Google won’t give us the time of day.

This is not how you should actually measure if your site is indexed but it pretty much sums up the results so far.

Google hasn’t indexed the site properly. It has a few pages but the majority of the actual content posts we want to see ranking for keywords doesn’t even exist as far as the Big G is concerned.

Contrary to most other SEOs I don’t pay much attention to indexing. My view has always been if your content is good enough to be ranked then Google will index it sooner or later and rather than worry about it, I’d rather focus on things that move the needle.

Yes, some seasoned SEOs are probably having a heart attack right now but this approach generally works for me. I’ve had projects with indexing issues in the past but Google has always sorted itself out.

We shouldn’t really be that surprised.

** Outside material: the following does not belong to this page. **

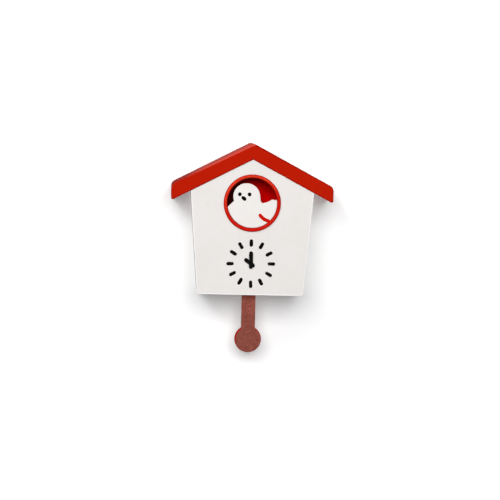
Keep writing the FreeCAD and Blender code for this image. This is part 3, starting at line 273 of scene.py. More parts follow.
def settle(name, points, faces, body, stands_for, finishes, face_finish=None):
    """Makes the mesh a piece: outward faces, even shading, its finishes and the body it rides on."""
    mesh = bpy.data.meshes.new(name)
    mesh.from_pydata(points.reshape(-1, 3).tolist(), [], faces)
    for finish in finishes:
        mesh.materials.append(finish)
    if face_finish is not None:
        mesh.polygons.foreach_set("material_index", face_finish)
    loose = bmesh.new()
    loose.from_mesh(mesh)
    bmesh.ops.recalc_face_normals(loose, faces=loose.faces)
    loose.to_mesh(mesh)
    loose.free()
    mesh.shade_smooth()
    piece = bpy.data.objects.new(name, mesh)
    bpy.context.scene.collection.objects.link(piece)
    even = piece.modifiers.new("even", "WEIGHTED_NORMAL")
    even.keep_sharp = True
    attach(piece, body)
    if stands_for:
        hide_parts(*stands_for)
    return piece


def shell_faces(count, around, first=0):
    """Faces of a closed skin of rows: four-sided between rows, and one face over each end."""
    index = first + np.arange(count * around).reshape(count, around)
    low, high = index[:-1], index[1:]
    sides = np.stack([low, np.roll(low, -1, 1), np.roll(high, -1, 1), high], -1).reshape(-1, 4)
    return sides.tolist() + [index[0][::-1].tolist(), index[-1].tolist()]


def shells(parts):
    """Several closed skins as one mesh: their points, and faces numbered on from skin to skin."""
    faces, first = [], 0
    for rows in parts:
        faces += shell_faces(*rows.shape[:2], first)
        first += rows.shape[0] * rows.shape[1]
    return np.concatenate([rows.reshape(-1, 3) for rows in parts]), faces


def screw_rows(head, seat, shank, length, pitch):
    """Rows of a wood screw from its head's face, at 0, along -y to its point.

    The crossed recess sinks where the lesser distance to its two arms is under their half width.
    The thread swells the shank by the cosine of the turn plus the depth over the pitch.
    """
    turn = np.linspace(0, 2 * np.pi, 32, endpoint=False)[None]
    reach = np.linspace(0.05, 0.93, 12)[:, None] * head
    across, up = reach * np.cos(turn), reach * np.sin(turn)
    off_arm = np.minimum(np.abs(across), np.abs(up)) / head
    sunk = np.clip((0.2 - off_arm) / 0.08, 0, 1) * np.clip((0.62 - reach / head) / 0.1, 0, 1)
    depth = np.arange(seat, length, pitch / 6)[:, None]
    swell = 0.8 + 0.2 * np.cos(turn + 2 * np.pi * depth / pitch)
    point = np.clip((length - depth) / (2 * shank), 0.08, 1)
    rim = np.full((2, 32), head)
    radius = np.concatenate([reach + 0 * turn, rim, shank * swell * point])
    level = np.concatenate([0.5 * seat * sunk, rim * [[0.08 * seat / head], [0.35 * seat / head]],
                            depth + 0 * turn])
    return np.stack([radius * np.cos(turn), -level, radius * np.sin(turn)], -1)


def wood_screws(name, spots, head, seat, shank, length, pitch, stands_for):
    """Screws driven from the wall side at their spots, all turned to different angles."""
    parts = []
    for place, (across, up) in enumerate(spots):
        rows = screw_rows(head, seat, shank, length, pitch)
        turn = place * 1.3
        rows = rows @ np.array([[math.cos(turn), 0, math.sin(turn)], [0, 1, 0],
                                [-math.sin(turn), 0, math.cos(turn)]])
        parts.append(rows + (across, 0, up))
    points, faces = shells(parts)
    settle(name, points, faces, "case", [stands_for], [screw_steel])


# each screw stands in from its CAD node's box by the CAD head's radius
head_in, screw_head, screw_shank = 2.8 * MM, 2.75 * MM, 1.38 * MM
plate_low, plate_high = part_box("hanger_screws")
plate_reach = plate_high.x - head_in
wood_screws("hanger_screws_crossed",
            [(-plate_reach, plate_low.z + head_in), (plate_reach, plate_low.z + head_in),
             (0, plate_high.z - head_in)],
            screw_head, 0.8 * MM, screw_shank, 4.98 * MM, 1.0 * MM, "hanger_screws")
long_low, long_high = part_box("back_screws")
lower_reach = 54.97 * MM
wood_screws("back_screws_crossed",
            [(side * across, up) for side in (-1, 1)
             for across, up in ((long_high.x - head_in, long_high.z - head_in),
                                (lower_reach, long_low.z + head_in))],
            screw_head, 1.6 * MM, screw_shank, 13.98 * MM, 1.3 * MM, "back_screws")


# ---------------------------------------------------------------- side boards, floor and front
# Thin boards glued edge to edge, sanded and sprayed with a warm white lacquer.
# The lacquer is matt, with a faint orange peel, and the arrises are eased by the sanding.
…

It’s a new domain, Google has been slower than ever to trust a site and we have no real backlink portfolio to convince them we’re worth paying attention to.

Maybe I should be actively submitting pages to Google and asking them to index us but so far almost all of our traffic has come from Bing, Yahoo and DuckDuckGo. Normally these wouldn’t even register as 1% of the traffic to a content site.

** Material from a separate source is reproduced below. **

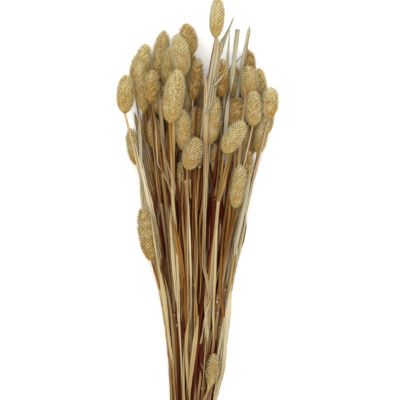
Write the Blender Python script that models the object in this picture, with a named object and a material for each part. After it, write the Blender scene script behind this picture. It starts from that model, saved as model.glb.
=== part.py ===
"""A bunch of dried canary grass, tied at its waist and laid on a flat surface.

The bunch lies along Y with its seed heads towards +Y and rests on z = 0. Each culm is one solid: a
jointed straw with a leaf sheath, a scaly seed head at its top and, on most of them, one dry blade.
An elastic band holds the straws together. Lengths are metres, and millimetres in the two tables.
"""

import math
import random

import bmesh
import bpy
import numpy as np
from mathutils import Vector

MM = 0.001
SEED = 11

# Where the tables' zero lies, seen from the bunch's own middle.
ORIGIN = Vector((1.0 * MM, 117.5 * MM, 0.0))

# The bunch along its length, from the tables' zero.
CUT_END = -391 * MM
CUT_END_SPREAD = 7 * MM
BAND_AT = -198 * MM
HEADS_FROM = 0 * MM
TOP_SLICE = 190 * MM
WAIST_ACROSS = -7 * MM
WAIST_HALF_WIDTH = 16 * MM
WAIST_THICKNESS = 27 * MM
WAIST_MIDDLE = 15 * MM
HEADS_THICKNESS = 66 * MM
LAYERS = 6
FLARE = 1.6
EARLY_SPREAD_LEFT = 0.1
EARLY_SPREAD_RIGHT = 0.7

# The straw.
STRAW_RADIUS = 1.15 * MM
NECK_RADIUS = 0.85 * MM
SHEATH_RADIUS = 1.6 * MM
JOINT_RADIUS = 1.8 * MM
STRAW_SIDES = 5
STRAW_STEP = 56 * MM
NECK_LENGTH = 17 * MM
JOINT_LENGTH = 5 * MM
JOINT_RANGE = (-112 * MM, -52 * MM)
SHEATH_RANGE = (60 * MM, 100 * MM)
SHEATH_LEAST = 25 * MM
LIGULE_BELOW_NECK = 8 * MM

# The seed head. Its scales stand in rings, each ring turned half a scale from the next.
SCALES_AROUND = 7
SCALE_STEP = 5.9 * MM
SCALE_RISE = 1.5 * MM
SCALE_REACH = 0.85
WIDEST_AT = 0.42
FIRST_RING = 0.05
LAST_RING = 0.92

# The blade.
BLADE_THICKNESS = 0.7 * MM
BLADE_STEP = 30 * MM
BLADE_ROOT_WIDTH = 1.5 * MM
BLADE_ROOT_DEPTH = 6 * MM
ROOT_LENGTH = 24 * MM
BLADE_PROBABILITY = 0.7
BLADE_LENGTH_RANGE = (60 * MM, 130 * MM)
BLADE_WIDTH_RANGE = (2.6 * MM, 4.6 * MM)
BLADE_PAST_HEAD = 30 * MM
BLADE_STRAY = 6 * MM
BLADE_TWIST = math.radians(70)

# The band.
BAND_WIDTH = 9 * MM
BAND_THICKNESS = 1.1 * MM
BAND_HOLD = 6.5 * MM
BAND_CORNERS = 28
JOINT_FROM_BAND = 14 * MM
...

I think it could turn a small revenue without much work but I need big daddy Google to rank us before we’ve really any traffic to speak of.

Going Forward

This project has been hands-free since I finished publishing the content and the videos. The whole point was not having to publish a ton of content and inflate the site to be bigger than it needs to be.

As far as the results of the site, I’m happy with how the quality went. It was fun to work on and I’d love this kind of project to work.

In the scheme of things, it’s still early days. SEO is a slow, slow burn and I think I’m just going to wait and see if Google eventually trusts the site organically to start ranking.